Some long-running Broadway shows are welcoming some exciting new cast members this month. Over at the super-smash Wicked, Eden Espinosa returns as Elphaba, Derrick Williams takes over as her love interest Fiyero, and Carol Kane comes aboard as the evil Madame Morrible (January 10). Three of Doubt's four leads take on new faces on January 10: the extraordinary Eileen Atkins as Sister Aloysius, handsome Ron Eldard as Father Flynn, and rising film star Jena Malone as Sister James. And on January 17, Tony Award winner Jonathan Pryce takes over the role of con artist Laurence Jameson in Dirty Rotten Scoundrels from fellow Tony winner John Lithgow.

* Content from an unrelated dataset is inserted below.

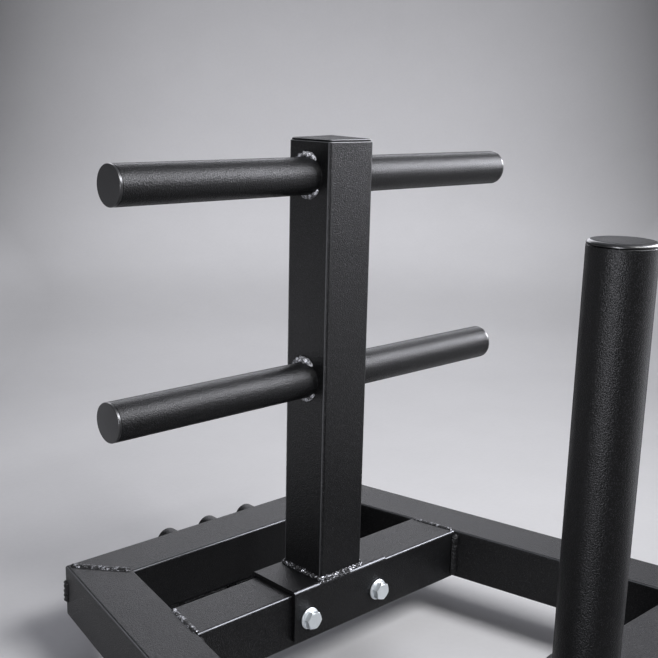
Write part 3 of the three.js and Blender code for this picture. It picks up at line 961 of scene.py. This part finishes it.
class SLED_OT_welds(SledOperator, bpy.types.Operator):
    """Adds the weld beads at the joints"""

    bl_idname = "sled.welds"
    bl_label = "Weld beads"

    def execute(self, context):
        self.mitres()
        self.crossmembers()
        self.upright_foot()
        self.handles()
        self.round_feet()
        self.legs()
        return {"FINISHED"}

    def add(self, name, beads, finish=weld_coat):
        add_piece(name, joined(beads), finish=finish, sharp_angle=WELD_SHARP_ANGLE)

    def mitres(self):
        low, high = (corner.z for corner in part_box("left_rail"))
        middle = (low + high) / 2
        radius = sizes().bead_radius
        margin, inner_gap, outer_gap, corner_depth = 0.004, 0.003, 0.005, 0.0032
        rear_below, rear_above = 0.012, 0.011
        top_height, under_height, inside_height, edge_height = 0.55, 0.42, 0.7, 1.2
        inside_share, rear_share, front_share = 0.8, 1.25, 0.45
        for end, end_name in ENDS:
            for side, side_name in SIDES:
                inner, outer, normal = mitre(side, end)
                run = (outer - inner).normalized()
                start, stop = inner + run * inner_gap, outer - run * outer_gap
                top = flat_bead(start + UP * high, stop + UP * high,
                                normal, UP, top_height, radius, side * 3 + end)
                under = flat_bead(start + UP * low, stop + UP * low,
                                  normal, DOWN, under_height, radius, side * 5 + end)
                inside = flat_bead(inner + UP * (low + margin), inner + UP * (high - margin),
                                   normal, -run, inside_height, radius * inside_share,
                                   side * 11 + end)
                if end > 0:
                    bottom, ceiling, size = middle - rear_below, middle + rear_above, rear_share
                else:
                    bottom, ceiling, size = low + margin, high - margin, front_share
                spot = outer - run * corner_depth
                edge = flat_bead(spot + UP * bottom, spot + UP * ceiling,
                                 normal, run, edge_height, radius * size, side * 7 + end)
                self.add(f"{end_name}_{side_name}_mitre_weld", [top, under, inside])
                self.add(f"{end_name}_{side_name}_corner_weld", [edge], powder_coat)

    def crossmembers(self):
        flat_share, side_share, height = 0.78, 1.9, 0.5
        radius = sizes().bead_radius * flat_share
        side_radius = radius * side_share
        corner = sizes().tube_corner
        for node in CROSSMEMBERS:
            low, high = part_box(node)
            for side, side_name in SIDES:
                away, along_rail = -side_normal(side), side_direction(side)
                near = Vector((side * inner_x(low.y), low.y, 0))
                far = Vector((side * inner_x(high.y), high.y, 0))
                inset = (far - near).normalized() * corner
                flat = [
                    flat_bead(near + UP * level + inset, far + UP * level - inset,
                              away, up, height, radius, side + seed)
                    for level, up, seed in ((high.z, UP, 21), (low.z, DOWN, 24))]
                upright = [
                    corner_bead(foot + UP * (low.z + corner), foot + UP * (high.z - corner),
                                away, out, side_radius, side + seed, roughness=0.5)
                    for foot, out, seed in ((near, -along_rail, 27), (far, along_rail, 30))]
                self.add(f"{node}_{side_name}_weld", flat)
                self.add(f"{node}_{side_name}_side_weld", upright, powder_coat)

    def upright_foot(self):
        low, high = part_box("upright")
        plate_low, plate_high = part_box("upright_saddle")
        thin, thick = 0.72, 0.85
        stations = seam_round_square(low, high, plate_high.z, sizes().tube_corner,
                                     lambda out: thin if abs(out.y) > 0.5 else thick)
        foot = bead(stations, sizes().bead_radius, 41, closed=True, roughness=2.4)
        ledge_y, ledge_z, radius = plate_low.y + 0.0012, plate_high.z - 0.0011, 0.0016
        before, after = 0.004, 0.034
        start = Vector((low.x - before, ledge_y, ledge_z))
        end = Vector((low.x + after, ledge_y, ledge_z))
        line = corner_bead(start, end, Vector((0, -1, 0)), UP, radius, 43, roughness=2.0)
        self.add("upright_foot_weld", [foot, line])

    def handles(self):
        bare_limit = 0.3
        for side, node in HANDLES:
            low, high, middle = box(node)
            face = Vector((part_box("upright")[0 if side < 0 else 1].x, middle.y, middle.z))
            weld = ring_bead(face, (side, 0, 0), (high.z - low.z) / 2, sizes().bead_radius,
                             side + 51, 2.2, SEAM_STEP, handle_width)
            for part in weld.faces:
                out = part.calc_center_median() - face
                if handle_width(math.atan2(-side * out.y, out.z)) > bare_limit:
                    part.material_index = 1
            add_piece(f"{node}_weld", weld, sharp_angle=WELD_SHARP_ANGLE, second=bare_weld)

    def round_feet(self):
        low, high, middle = box("post_socket")
        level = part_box("middle_crossmember")[1].z
        radius, peg_share = sizes().bead_radius, 0.6
        weld = ring_bead((middle.x, middle.y, level), UP, (high.x - low.x) / 2, radius, 61, 1.2)
        self.add("post_socket_weld", [weld])
        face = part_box("rear_rail")[1].y
        for node in PEGS:
            low, high, middle = box(node)
            weld = ring_bead((middle.x, face, middle.z), (0, 1, 0), (high.x - low.x) / 2,
                             radius * peg_share, 65)
            self.add(f"{node}_weld", [weld])

    def legs(self):
        share, corner = 0.45, 0.005
        radius = sizes().bead_radius * share
        for name in FEET:
            low, high, middle = box(f"{name}_leg")
            half = (high - low) / 2
            beads = []
            for number, (x, y) in enumerate(((1, 0), (0, 1), (-1, 0), (0, -1))):
                if name.startswith("front") and y < 0:
                    continue
                out = Vector((x, y, 0))
                face = Vector((middle.x + x * half.x, middle.y + y * half.y, high.z))
                reach = out.cross(UP) * (half.x - corner)
                beads.append(corner_bead(face - reach, face + reach, out, DOWN,
                                         radius, 71 + number))
            self.add(f"{name}_leg_weld", beads, painted_weld)


# Studio, with each panel's name, place, target, width, height and watts

KEY_PANEL = ("key_panel", (0.12, -2.0, 2.45), (0, 0, 0.1), 1.2, 0.9, 94.0)
GLOSS_PANELS = (
    ("right_panel", (1.0, -0.5, 1.1), (0, 0.05, 0.25), 0.45, 0.45, 11.0),
    ("right_front_panel", (0.75, -0.85, 1.25), (0, 0, 0.25), 0.45, 0.45, 33.0),
    ("right_low_panel", (1.25, -0.25, 0.85), (0, 0, 0.25), 0.45, 0.45, 25.0),
    ("right_near_panel", (0.38, -0.26, 0.27), (0, 0.16, 0.3), 0.3, 0.36, 0.45),
    ("left_panel", (-1.45, -0.55, 0.45), (0, 0, 0.25), 0.25, 0.5, 27.0),
    ("left_near_panel", (-0.42, 0.62, 0.22), (0, 0.19, 0.26), 0.34, 0.38, 0.65),
    ("back_panel", (1.2, 1.5, 1.15), (0, 0, 0.1), 1.9, 0.8, 19.5),
)


def light_panel(name, place, target, width, height, power):
    data = bpy.data.lights.new(name, "AREA")
    data.shape = "RECTANGLE"
    data.size, data.size_y = width, height
    data.energy = power
    lamp = add_object(name, data)
    lamp.location = place
    lamp.rotation_mode = "QUATERNION"
    lamp.rotation_quaternion = (Vector(target) - Vector(place)).to_track_quat("-Z", "Y")
    lamp.visible_camera = False
    return lamp


class SLED_OT_stage(SledOperator, bpy.types.Operator):
    """Adds the pale studio floor and wall, the lamps and the camera"""

    bl_idname = "sled.stage"
    bl_label = "Studio"

    def execute(self, context):
        self.cyclorama()
        self.lamps()
        self.camera()
        return {"FINISHED"}

    def cyclorama(self):
        """A round sheet whose rim sweeps up into the wall."""
        flat, sweep, rise, steps = 1.25, 1.15, 1.6, 24
        profile = [(radius, 0.0) for radius in (0.0, 0.4, 0.8, flat)]
        for step in range(1, steps + 1):
            angle = math.pi / 2 * step / steps
            profile.append((flat + sweep * math.sin(angle), sweep * (1 - math.cos(angle))))
        profile.append((flat + sweep, sweep + rise))
        sheet = spun(profile, steps=128)
        bmesh.ops.recalc_face_normals(sheet, faces=sheet.faces[:])
        bmesh.ops.reverse_faces(sheet, faces=sheet.faces[:])
        for face in sheet.faces:
            face.smooth = True
        mesh = to_mesh(sheet, "studio_sheet")
        mesh.materials.append(self.sheet_finish())
        add_object("studio_sheet", mesh)

    def sheet_finish(self):
        """Pale paper with painted shade to the sides, far behind, in the crease at the wall's foot
        and up the wall, and a painted glow low on the wall.

        Across and toward are distances in the photograph's view. The camera sees less of the
        darkening far to the sides. Near the camera, bounced light finds a much darker sheet
        than the camera does.
        """
        shader = Shader("studio_sheet")
        x, y, height = (shader.node("ShaderNodeSeparateXYZ", {}, {0: shader.place}, axis)
                        for axis in range(3))
        across = x * 0.7278 - y * 0.6858 + 0.12
        toward = x * -0.6696 - y * 0.703
        spread = across * across
        seen = shader.node("ShaderNodeLightPath", {}, {}, "Is Camera Ray")
        limit = 0.25 + 0.5 * height.ramp(0.05, 0.4)
        spared = 1.0 - 0.85 * seen * spread.ramp(1.1, 1.8)
        # Painted shade: darker to the sides, less so for camera rays far out, and darker far
        # behind.
        sides = 1.0 - 0.93 * (spread ** 1.35).at_most(limit) * spared
        sides = sides * (1.0 - 0.13 * toward.ramp(-0.55, -0.15))
        # Painted glow low on the wall and painted shade higher up.
        painted_glow = 1.0 + 0.14 * height.ramp(0.07, 0.22) - 0.28 * height.ramp(0.4, 0.95)
        # Painted shade in the crease where the floor meets the wall.
        foot = 1.0 - 0.1 * height.ramp(0.0, 0.05) * (1.0 - height.ramp(0.06, 0.14))
        # Painted shade near the camera that only bounced light sees.
        unlit = 1.0 - 0.8 * toward.ramp(0.45, 1.05) * (1.0 - seen)
        mottle = 0.94 + 0.07 * shader.noise(9.0, 4.0, 0.6) + 0.05 * shader.noise(160.0, 2.0, 0.6)
        # The wall colour is darker than the floor's as painted shade up the wall.
        rise = height.ramp(0.02, 0.5)
        plain = shader.mix(rise, tone(colours().floor), tone(colours().wall))
        shader.fill(shader.surface, {
            "Base Color": shader.scaled(plain, sides * painted_glow * foot * unlit * mottle),
            "Roughness": 0.8 + 0.1 * shader.noise(700.0, 2.0),
            "Specular IOR Level": 0.05,
        })
        return shader.material

    def lamps(self):
        """The key lamp and the air light everything. The other panels only add gloss."""
        light_panel(*KEY_PANEL)
        for panel in GLOSS_PANELS:
            lamp = light_panel(*panel)
            lamp.visible_diffuse = False
            lamp.data.color = (0.93, 0.935, 1.0)
        world = bpy.data.worlds.new("studio_air")
        world.use_nodes = True
        air = world.node_tree.nodes["Background"]
        air.inputs["Color"].default_value = (0.9, 0.92, 1.0, 1.0)
        air.inputs["Strength"].default_value = 0.5
        bpy.context.scene.world = world

    def camera(self):
        """The camera solved from the photograph's straight edges."""
        scene = bpy.context.scene
        scene.view_settings.view_transform = "Standard"
        data = bpy.data.cameras.new("camera")
        data.lens = 57.76
        data.sensor_width = 36.0
        data.sensor_fit = "HORIZONTAL"
        data.shift_x, data.shift_y = 0.0033, 0.0388
        data.clip_start, data.clip_end = 0.05, 20.0
        place = Vector((-0.62133, -0.46345, 0.52561))
        forward = Vector((0.6696, 0.703, -0.2395)).normalized()
        right = Vector((0.7276, -0.6856, 0.0218))
        right = (right - forward * right.dot(forward)).normalized()
        turn = Matrix((right, right.cross(forward), -forward)).transposed().to_4x4()
        scene.camera = add_object("camera", data)
        scene.camera.matrix_world = Matrix.Translation(place) @ turn


OPERATORS = (
    SLED_OT_side_rails, SLED_OT_end_rails, SLED_OT_crossmembers, SLED_OT_saddle, SLED_OT_upright,
    SLED_OT_handles, SLED_OT_weight_post, SLED_OT_saddle_bolts, SLED_OT_pegs, SLED_OT_feet,
    SLED_OT_welds, SLED_OT_stage,
)


class SLED_PT_panel(bpy.types.Panel):
    """Lists the sled's operators, sizes and colours"""

    bl_idname = "SLED_PT_panel"
    bl_label = "Push sled"
    bl_space_type = "VIEW_3D"
    bl_region_type = "UI"
    bl_category = "Sled"

    def draw(self, context):
        for operator in OPERATORS:
            self.layout.operator(operator.bl_idname)
        for group in (context.scene.sled_sizes, context.scene.sled_colours):
            for name in group.__annotations__:
                self.layout.prop(group, name)


CLASSES = (SledSizes, SledColours, *OPERATORS, SLED_PT_panel)


def register():
    for item in CLASSES:
        bpy.utils.register_class(item)
    bpy.types.Scene.sled_sizes = bpy.props.PointerProperty(type=SledSizes)
    bpy.types.Scene.sled_colours = bpy.props.PointerProperty(type=SledColours)


def unregister():
    del bpy.types.Scene.sled_colours
    del bpy.types.Scene.sled_sizes
    for item in reversed(CLASSES):
        bpy.utils.unregister_class(item)


def main():
    register()
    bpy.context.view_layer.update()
    bpy.ops.sled.side_rails()
    bpy.ops.sled.end_rails()
    bpy.ops.sled.crossmembers()
    bpy.ops.sled.saddle()
    bpy.ops.sled.upright()
    bpy.ops.sled.handles()
    bpy.ops.sled.weight_post()
    bpy.ops.sled.saddle_bolts()
    bpy.ops.sled.pegs()
    bpy.ops.sled.feet()
    bpy.ops.sled.welds()
    bpy.ops.sled.stage()


if __name__ == "__main__":
    main()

Off-Broadway, there is no shortage of provocative and original plays on hand. The hilarious Douglas Carter Beane takes on the hyprocisy of Hollywood in The Little Dog Laughed with the peerless Julie White, Neal Huff, and Johnny Galecki in the leads (January 9, Second Stage); Tony Award winner Priscilla Lopez co-stars in Nilo Cruz's Beauty of the Father about a handsome young man who finds himself caught between an older painter and his daughter -- with the ghost of Federico Garcia Lorca thrown in for good measure (January 10, Manhattan Theater Club); and Richard Foreman offers up Zomboid, which is described as a film/performance project and a new direction for this singular talent (January 25, Ontological Theater).

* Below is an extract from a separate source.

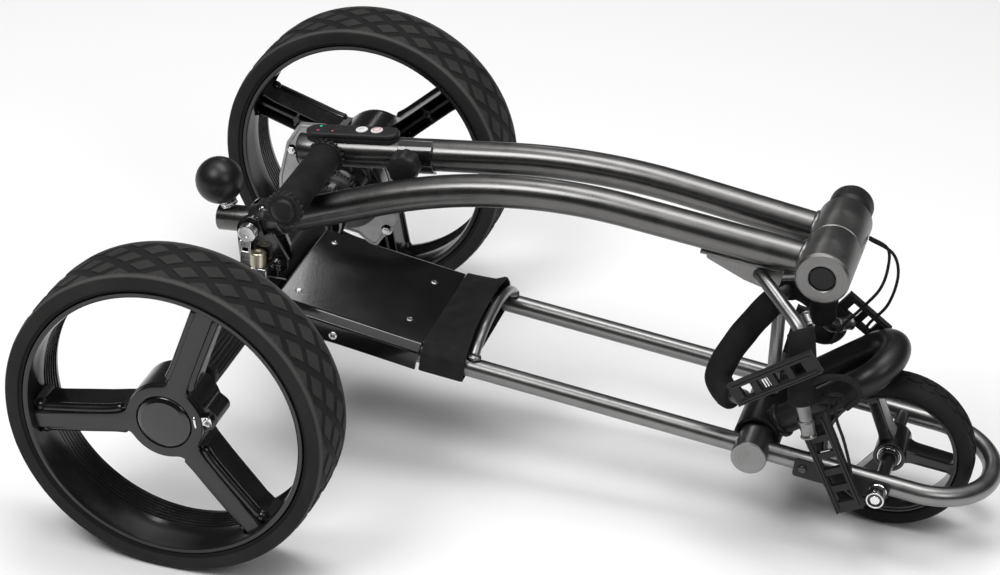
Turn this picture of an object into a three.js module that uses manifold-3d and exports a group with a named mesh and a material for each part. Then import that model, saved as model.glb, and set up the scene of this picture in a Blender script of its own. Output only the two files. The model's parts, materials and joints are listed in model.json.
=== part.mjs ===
// Electric golf trolley, folded flat for transport. Millimetres, +Z up.
// +X points to the small front wheel, +Y to the trolley's left. The origin is on the ground,
// under the middle of the trolley's bounding box. Every part is drawn from the rear axle's centre.
import * as THREE from "three";
import { mergeVertices } from "three/addons/utils/BufferGeometryUtils.js";
import Module from "manifold-3d";

const wasm = await Module();
wasm.setup();

// ---- driving dimensions ----
const GAP = 0.3; // left between neighbouring pieces
const REAR_RADIUS = 145;
const FRONT_RADIUS = 74;
const WHEEL_IN = 224; // the rear tyre's inner side, from the middle plane
const WHEEL_OUT = 291.5; // and its outer side, which is half the trolley's width
const RIM_RADIUS = 127.6;
const FRONT_RIM_RADIUS = 60.4;
const FRONT_HALF_WIDTH = 17.5;

const TUBE_RADIUS = 9; // lower frame tube
const TUBE_Y = 61.6; // its two runs stand this far from the middle plane
const FRAME_DROP = 7.9; // the runs start this far under the rear axle
const FRONT_AXLE_S = 584.4; // distances called S run along the lower tubes
const CROSS_S = 468.5;
const STOP_S = 207;
const NOSE_S = 675.1;
const HOUSING_RADIUS = 16;

const POST_RADIUS = 14.7; // the two curved upper tubes
const STUB_RADIUS = 12; // the post narrows behind its pivot
const POST_Y = -31;
const HANDLE_Y = 31;
const FOLD = new THREE.Vector3(-11, 0, 65); // pivot of the folding post
const BARREL = new THREE.Vector3(512, 0, 123.5); // hinge between the post and the handle
const BARREL_RADIUS = 24;
const BARREL_RIGHT = -68; // its right face, the seam between its halves, and its left face
const BARREL_SEAM = -13;
const BARREL_LEFT = 43;
const GRIP = new THREE.Vector3(38.8, 0, 117);
const GRIP_RADIUS = 14.8;
const COLLAR_RADIUS = 17.3; // the grip's two end collars
const HANDLE_START = new THREE.Vector3(9, 0, 111.5);
const HANDLE_SLOPE = 0.125;

const ROD_RADIUS = 6; // bag cradle rods
const FOAM_RADIUS = 12;
const FOAM_BORE = 7;
const ROD_SIDES = 8;
const FOAM_SIDES = 10;

const FRAME_TILT = Math.asin((REAR_RADIUS - FRONT_RADIUS - FRAME_DROP) / FRONT_AXLE_S);
const FRONT_AXLE = new THREE.Vector3(
  FRONT_AXLE_S * Math.cos(FRAME_TILT), 0, FRONT_RADIUS - REAR_RADIUS);
const NOSE_X = NOSE_S * Math.cos(FRAME_TILT) + TUBE_RADIUS;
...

Elsewhere, Brian Parks Goner is a comedy that uses the attempted assassination of a U.S. president as its starting off point (January 5, Kraine Theater); Clubbed Thumb presents the world premiere of Rinne Groff's What Then about a woman whose dream house is only in her dreams (January 9, Ohio Theater); David Johnston's Candy and Dorothy finds Warhol superstar Candy Darling trapped in the afterlife with activist Dorothy Day (January 9, Theatre Three); the Australian two-man show The Stones is inspired by the real-life incident of two Melbourne teens who killed a driver by throwing a rock off on a overpass (January 9, The Duke).

The life of the great playwright Anton Chekhov is explored in Anton (January 11, Greenwich Street); Storm Theater serves up the romantic comedy House of Desires (January 11); the Obie-winning all-women performance trouple LAVA premieres their new spectacle (w)HOLE (January 12, Flea Theater); Bush Wars is a musical revue parodying the current administration (January 22, Collective: Unconscious), and Girl in Heat is a very adult drama about a pair of office workers who find their connection is deeper than they imagined (January 27, Michael Weller Theater)

Three actors also show off their playwriting skills this month. John Cariani's Almost, Maine is a quirky tale about residents of small town falling in and out of love, co-starring the wonderful Miriam Shor and her real-life beau Justin Hagan (January 12, Daryl Roth); Lesley Ayvazian's Lovely Day, directed by Blair Brown, features Deirdre O'Connell and David Rasche as parents divided by their feelings over war (January 22, The Beckett). And Jeff Daniels' Apartment 3A deals with a women whose downward-spiraling life is changed when she moves into a shabby apartment (January 23, ArcLight Theater).

Those looking for more classic fare have options as well. Columbia Stages and Classic Stage Company are co-presenting The Moliere Cycle, which features three of his greatest plays in repertory (January 3-15); the Vital Theater Company presents A Midsummer's Night Dream (January 9); and the Pearl Theater serves up Euripides' Hecuba with Joanne Camp in the title role (January 15). And as for revivals, the esteemed Classical Theatre of Harlem revives Adrienne Kennedy's Funnyhouse of a Negro (January 20), while musical lovers can feast on a new chamber version of What Makes Sammy Run? (January 19-29, West End Theater).